Ocorre que a situação falimentar dos clubes e do esporte não condiz com os benefícios extraídos pelos agentes que sustentam e dominam o sistema: poder, prestígio, fama, contatos, acesso a eventos e pessoas, viagens e, eventualmente, dinheiro.
Expõe-se, portanto, o conflito de interesses, que se intensifica (ou solidifica) porque o cargo de cartola representa um valioso ativo subjetivo, que contribui para manutenção de poderes locais ou para ascensão política e social.
Mesmo assim, os donos do futebol o maltratam desavergonhadamente.

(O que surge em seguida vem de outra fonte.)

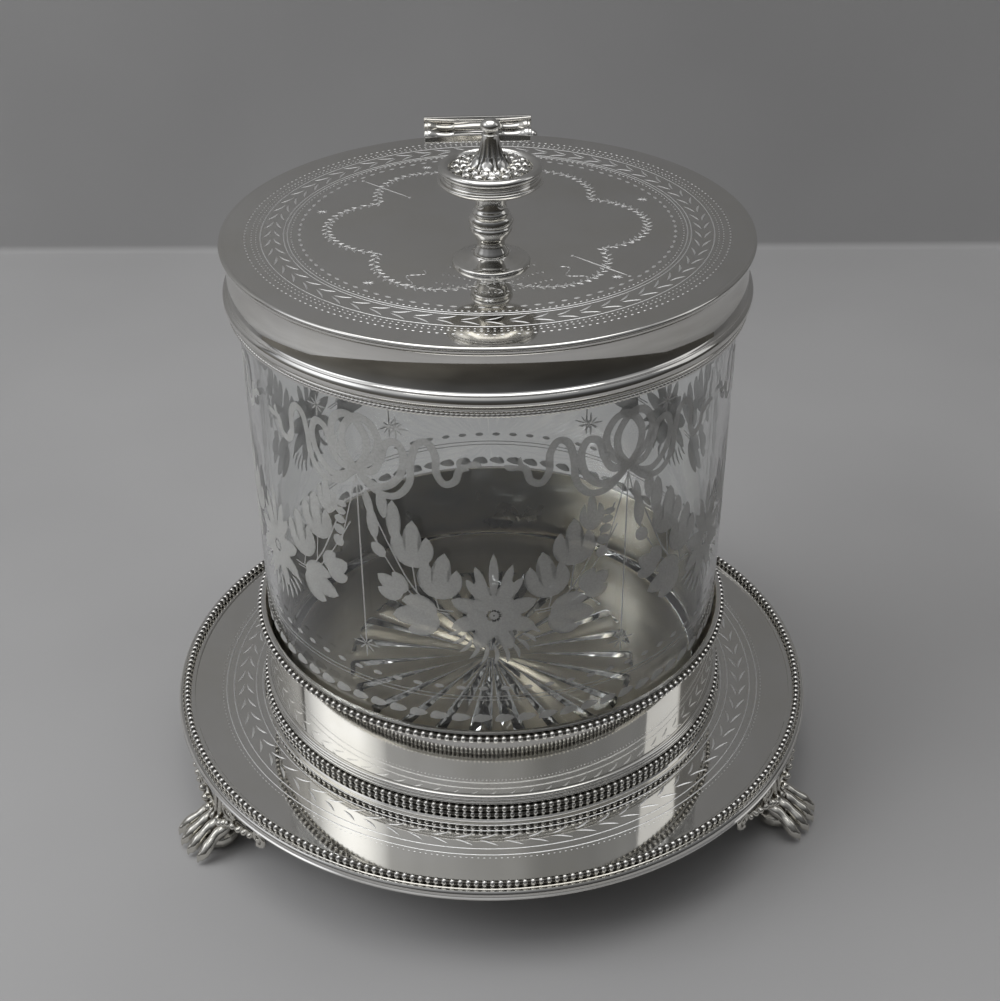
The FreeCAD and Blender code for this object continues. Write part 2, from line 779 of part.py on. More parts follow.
def finial_washer():
    """Washer that spreads the pull of the nut."""
    blank = primitive(
        "Cylinder",
        "finial_washer_blank",
        Radius="washer_radius",
        Height="washer_thick",
        Placement__Base__y="-finial_forward",
        Placement__Base__z="lid_bottom - washer_thick",
    )
    return under_lid("finial_washer", blank)


def finial_nut():
    """Hexagon nut on the screw."""
    blank = primitive(
        "Prism",
        "finial_nut_blank",
        Circumradius="nut_size",
        Height="nut_height",
        Placement__Base__y="-finial_forward",
        Placement__Base__z="lid_bottom - washer_thick - nut_height",
    )
    blank.Polygon = NUT_SIDES
    return under_lid("finial_nut", blank)


def below_table(label):
    """Block under the table, to cut a sole flat."""
    return primitive(
        "Box",
        label,
        Length="foot_reach * 2",
        Width="foot_reach * 2",
        Height="foot_reach",
        Placement__Base__x="-foot_reach",
        Placement__Base__y="-foot_reach",
        Placement__Base__z="-foot_reach",
    )


def paw_foot(side, angle):
    """Cast lion paw with its leg. It is made along +X and then turned to its place."""
    pieces = []
    for toe in range(TOES):
        place = toe - (TOES - 1) / 2
        outermost = abs(place) > 1
        pieces.append(
            primitive(
                "Ellipsoid",
                f"{side}_toe_{toe + 1}",
                Radius1="toe_height",
                Radius2="toe_length",
                Radius3="toe_width",
                Placement__Base__x="foot_reach - toe_length"
                + (" - toe_width / 2" if outermost else ""),
                Placement__Base__y=f"toe_pitch * {place}",
                Placement__Base__z="toe_height - toe_sink",
            )
        )
    pad_place = "foot_reach - toe_length - pad_length"
    pieces.append(
        primitive(
            "Ellipsoid",
            side + "_pad",
            Radius1="pad_height",
            Radius2="pad_length",
            Radius3="pad_width",
            Placement__Base__x=pad_place + " + toe_width",
            Placement__Base__z="pad_height - pad_sink",
        )
    )
    ankle = primitive(
        "Circle",
        side + "_ankle",
        Radius="leg_radius",
        Placement__Base__x=pad_place,
        Placement__Base__z="ankle_height",
    )
    knee = primitive(
        "Circle",
        side + "_knee",
        Radius="knee_radius",
        Placement__Base__x=f"( {pad_place} + tray_radius - leg_inset ) / 2",
        Placement__Base__z="( ankle_height + foot_top ) / 2",
    )
    shoulder = primitive(
        "Circle",
        side + "_shoulder",
        Radius="leg_top",
        Placement__Base__x="tray_radius - leg_inset",
        Placement__Base__z="foot_top",
    )
    leg = doc.addObject("Part::Loft", side + "_leg")
    leg.Sections = [ankle, knee, shoulder]
    leg.Solid = True
    pieces.append(leg)
    whole = joined(side + "_foot_blank", pieces)
    foot = cut("foot_" + side, whole, below_table(side + "_table"))
    foot.Placement = FreeCAD.Placement(
        FreeCAD.Vector(0, 0, 0), FreeCAD.Rotation(FreeCAD.Vector(0, 0, 1), angle)
    )
    return foot


def apron_part(label, depth, start, span):
    """Stretch of the bracket that hangs under the rim, over an angle."""
    outer = primitive("Cylinder", label + "_outer", Radius="apron_radius", Height=depth, Angle=span)
    inner = primitive("Cylinder", label + "_inner", Radius="apron_radius - apron_wall", Height=depth)
    part = cut(label, outer, inner)
    part.Placement.Rotation = FreeCAD.Rotation(FreeCAD.Vector(0, 0, 1), worth(start))
    return bind(part, Placement__Base__z="foot_top - " + depth)


def foot_bracket(side, angle):
    """Two scrolled wings that carry the paw and follow the rim of the tray."""
    halves = []
    for hand, sign in HINGE_SIDES.items():
        name = f"{side}_{hand}"
        deep_start = "leg_angle" if sign > 0 else "-apron_angle"
        wing_start = "leg_angle" if sign > 0 else "-wing_angle"
        deep = apron_part(name + "_deep", "apron_depth", deep_start, "apron_angle - leg_angle")
        wing = apron_part(name + "_wing", "wing_depth", wing_start, "wing_angle - leg_angle")
        curl = primitive(
            "Cylinder",
            name + "_curl_body",
            Radius="curl_radius",
            Height="apron_wall + 2 * curl_proud",
        )
        turn = FreeCAD.Rotation(FreeCAD.Vector(0, 0, 1), sign * size("curl_angle"))
        back = worth("apron_radius - apron_wall - curl_proud")
        lay = FreeCAD.Rotation(FreeCAD.Vector(0, 1, 0), 90)
        curl.Placement = FreeCAD.Placement(
            turn.multVec(FreeCAD.Vector(back, 0, 0)), turn.multiply(lay)
        )
        bind(curl, Placement__Base__z="foot_top - curl_radius")
        halves += [deep, wing, curl]
    bracket = joined("bracket_" + side, halves)
    bracket.Placement = FreeCAD.Placement(
        FreeCAD.Vector(0, 0, 0), FreeCAD.Rotation(FreeCAD.Vector(0, 0, 1), angle)
    )
    return bracket


def build():
    """Make every piece and give the list of those that are written out."""
    pieces = [tray(), tray_border(), tray_bead_wire(), gallery_band()]
    pieces += gallery_beads()
    pieces.append(gallery_reeds())
    for place, side in enumerate(FEET):
        angle = 90 + 360 * place / len(FEET)
        pieces.append(paw_foot(side, angle))
        pieces.append(foot_bracket(side, angle))
    pieces += [glass_jar(), plaster_bed(), mount_band(), mount_bead_wire()]
    pieces += [hinge_bracket(), hinge_pin()]
    pieces += [lid_plate(), lid_bezel(), hinge_leaf()]
    pieces += finial()
    pieces += [finial_ball(), finial_screw(), finial_washer(), finial_nut()]
    return pieces


def check(pieces):
    """Stop if any object failed, or if a piece has no valid solid."""
    doc.recompute()
    failed = [item.Label for item in doc.Objects if {"Invalid", "Error"} & set(item.State)]
    if failed:
        raise ValueError(f"objects that failed: {failed}")
    for piece in pieces:
        if piece.Shape.isNull() or not piece.Shape.isValid() or not piece.Shape.Solids:
            raise ValueError(f"no valid solid in {piece.Label}")


def write(pieces):
    """Write one STEP file for each piece, named by its label."""
    os.makedirs("parts", exist_ok=True)
    for piece in pieces:
        piece.Shape.exportStep(f"parts/{piece.Label}.step")
        box = piece.Shape.optimalBoundingBox()
        print(
            f"{piece.Label:26s} solids {len(piece.Shape.Solids)}"
            f"  volume {piece.Shape.Volume:9.1f}"
            f"  z {box.ZMin:7.2f} to {box.ZMax:7.2f}  y {box.YMin:7.2f} to {box.YMax:7.2f}"
        )


PIECES = build()
check(PIECES)
write(PIECES)
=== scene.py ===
# %% [markdown]
# A plated and glass biscuit jar on a footed tray. The metal parts are spun, cast or bent from wire and
# then silvered, and the glass is blown, cut under its bottom and engraved with a wheel. The solid frame
# comes from the model file. This script dresses it: it replaces the plain solids whose surface shows
# work that a plain solid lacks, such as beads and cast leaves, and gives every surface its finish.

# %% Frame
import math

import bpy
import numpy as np
from mathutils import Matrix, Vector


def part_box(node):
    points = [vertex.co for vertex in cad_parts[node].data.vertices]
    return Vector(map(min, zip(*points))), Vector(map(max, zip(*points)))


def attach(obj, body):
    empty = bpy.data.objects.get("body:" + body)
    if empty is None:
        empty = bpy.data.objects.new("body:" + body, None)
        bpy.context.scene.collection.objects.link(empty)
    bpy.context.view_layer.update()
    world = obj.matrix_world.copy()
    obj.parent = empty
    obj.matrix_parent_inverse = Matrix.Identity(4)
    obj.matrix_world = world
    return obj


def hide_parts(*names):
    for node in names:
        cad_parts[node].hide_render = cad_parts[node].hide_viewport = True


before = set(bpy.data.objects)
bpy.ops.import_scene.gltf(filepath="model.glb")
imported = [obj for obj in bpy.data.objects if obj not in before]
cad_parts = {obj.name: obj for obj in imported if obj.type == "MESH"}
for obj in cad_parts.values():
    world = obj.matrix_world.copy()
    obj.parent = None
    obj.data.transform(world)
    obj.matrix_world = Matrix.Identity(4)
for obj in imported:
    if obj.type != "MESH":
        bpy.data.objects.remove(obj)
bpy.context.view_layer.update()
MM = 0.001
TURN = 2 * math.pi

# %% [markdown]
# Most pieces of this jar are turned, so their sizes are best read from the frame: a turned node's box
# gives its radius, its lower and its upper edge. Reading them keeps the dressing true to the solids.

# %% Sizes from the frame
def low(node):
    """Height of the lowest point of a node."""
    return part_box(node)[0][2]


def high(node):
    """Height of the highest point of a node."""
    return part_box(node)[1][2]


def radius_of(node):
    """Half the width of a node across X."""
    lowest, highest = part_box(node)
    return (highest[0] - lowest[0]) / 2


TRAY_TOP = high("tray")
RIM_LEVEL = low("tray")
LID_TOP = high("lid_plate")
LID_RADIUS = radius_of("lid_plate")
GLASS_RADIUS = radius_of("glass_jar")
GLASS_LOW, GLASS_HIGH = low("glass_jar"), high("glass_jar")
FINIAL_Y = sum(corner[1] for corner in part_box("finial_foot")) / 2
print("tray top, lid top, glass radius:", [round(v / MM, 2) for v in (TRAY_TOP, LID_TOP, GLASS_RADIUS)])

# %% [markdown]
# Every new surface is a grid of points, worked out at once with numpy. One helper turns the grid into
# a mesh. A grid can be closed round either way, and a pole is closed with one flat face. Edges sharper
# than a given angle stay crisp, and the rest is smooth, as on polished metal.

# %% Grid meshes
def grid_faces(rows, columns, wrap_rows=False, wrap_columns=True):
    """Quads of a grid with the given number of points each way, wrapped where asked."""
    row = np.arange(rows if wrap_rows else rows - 1)
    column = np.arange(columns if wrap_columns else columns - 1)
    a, b = np.meshgrid(row, column, indexing="ij")
    next_a, next_b = (a + 1) % rows, (b + 1) % columns
    return np.stack([a * columns + b, a * columns + next_b, next_a * columns + next_b,
                     next_a * columns + b], axis=-1).reshape(-1, 4)


def grid_ends(rows, columns):
    """The two flat faces that close the first and the last row of a grid."""
    return [tuple(range(columns))[::-1], tuple(range((rows - 1) * columns, rows * columns))]


def mesh_from(name, points, quads, caps=(), sharp=35):
    """Object with the points, quads and any larger end faces, smooth but for its sharp edges."""
    points = np.asarray(points, dtype=float).reshape(-1, 3)
    faces = [tuple(face) for face in np.asarray(quads).tolist()] + [tuple(cap) for cap in caps]
    mesh = bpy.data.meshes.new(name)
    mesh.from_pydata(points.tolist(), [], faces)
    mesh.polygons.foreach_set("use_smooth", np.ones(len(mesh.polygons), dtype=bool))
    mesh.set_sharp_from_angle(angle=math.radians(sharp))
    mesh.update()
    piece = bpy.data.objects.new(name, mesh)
    bpy.context.scene.collection.objects.link(piece)
    return piece


def facing(points, quads, caps):
    """The faces turned so that they point out: a closed mesh then holds a positive volume."""
    points = np.asarray(points).reshape(-1, 3)
    a, b, c, d = (points[quads[:, i]] for i in range(4))
    volume = (np.einsum("ij,ij->i", a, np.cross(b, c)) + np.einsum("ij,ij->i", a, np.cross(c, d))).sum()
    for cap in caps:
        fan = points[list(cap)]
        volume += np.einsum("ij,ij->i", fan[:1].repeat(len(cap) - 2, 0), np.cross(fan[1:-1], fan[2:])).sum()
    if volume > 0:
        return quads, caps
    return quads[:, ::-1], [tuple(cap)[::-1] for cap in caps]


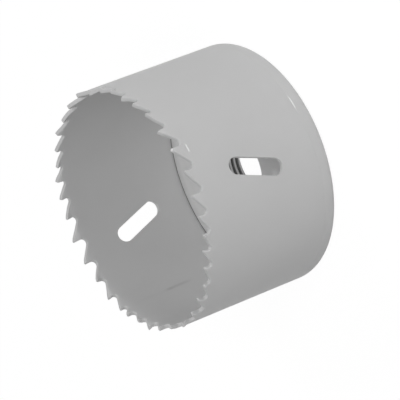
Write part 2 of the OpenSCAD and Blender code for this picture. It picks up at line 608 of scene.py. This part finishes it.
@dataclass
class ToothedWall:
    """Toothed strip with two slug slots, rolled into a tube and welded.

    Rows and columns are the lines along which the flat strip bends. They lie closer by the teeth and by
    the ends. The seam's span is the low end, the deepest point and the high end of its groove.
    """

    finish: Enamel
    teeth: SawTeeth = field(default_factory=SawTeeth)
    outer_r: float = 31.5
    wall: float = 1.1
    foot: float = 4.0
    height: float = 41.3
    set_out: float = 0.5
    set_soft: float = 0.12
    slot_l: float = 15.2
    slot_w: float = 4.3
    slot_h: float = 21.6
    slot_lean: float = math.radians(19.2)
    slot_azimuths: tuple[float, float] = (0.0, 188.5)
    slot_steps: int = 20
    tooth_round: float = 0.24
    edge_round: float = 0.1
    joint_round: float = 0.05
    tooth_segments: int = 4
    edge_segments: int = 3
    columns: int = 180
    end_insets: tuple[float, ...] = (0.1, 0.2, 0.3, 0.4, 0.5, 0.65, 0.9)
    rows: tuple[float, ...] = (
        *(6.0, 12.0, 16.0, 18.0, 20.0, 22.0, 24.0),
        *(26.0, 28.0, 30.0, 32.5, 35.0, 37.0, 38.0),
    )
    top_row: float = 0.4
    top_rows: int = 6
    end_gap: float = 5 * WELD
    seam_depth: float = 0.05
    seam_w: float = 0.2
    seam_inset: float = 0.37
    seam_span: tuple[float, float, float] = (18.0, 26.0, 30.0)

    @property
    def mid_r(self) -> float:
        """Radius of the layer in the wall that rolling neither stretches nor presses."""
        return self.outer_r - self.wall / 2

    @property
    def half(self) -> float:
        """Half of the flat strip's length."""
        return math.pi * self.mid_r

    @property
    def shrink(self) -> float:
        """Length on the middle layer for one along the outer wall."""
        return self.mid_r / self.outer_r

    @property
    def seam(self) -> float:
        """Azimuth of the weld, at the deepest point of the gullet that closes the ring."""
        return self.teeth.first_tip + math.degrees(self.teeth.floor_x(0) / self.mid_r)

    def build(self) -> bpy.types.Object:
        """Makes the wall.

        Returns:
            The finished piece.
        """
        strip = self._blank()
        cut_lines(strip, Vector((1, 0, 0)), [self._strip_x(azimuth) for azimuth in self.slot_azimuths])
        for azimuth in self.slot_azimuths:
            cut_away(strip, self._slot_punch(azimuth))
        self._open_ends(strip)
        self._round_edges(strip)
        self._divide(strip)
        self._bend_teeth(strip)
        self._sink_seam(strip)
        self._roll(strip)
        finish_piece(strip, self.finish.make(), "saw_shell")
        return strip

    def _tip_x(self, tooth: int) -> float:
        """Place of a tooth's tip along the flat strip."""
        return self.half - self.teeth.floor_x(0) - self.teeth.run(tooth) * self.shrink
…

A aparente contradição se explica, com alguma facilidade, pelas lentes da história: o ativo ser humano (objeto da escravidão) também era maltratado, dele extraindo-se a maior utilidade possível enquanto mantivesse energia para, depois, ser descartado – quem não se lembra, aliás, sob outro prisma, da tortura laboral imposta pelo porco Napoleão ao cavalo Sansão, na obra crítica do comunismo, Animal Farm, escrita por George Orwell?
Pois é a mesma ideia: extrair, usar e explorar ao máximo o clube e o futebol durante o mandato, sem preocupação com as consequências – e com o seu futuro.
Aí se encontram os motivos do maltrato; e aí, também, o modelo confessa seu esgotamento.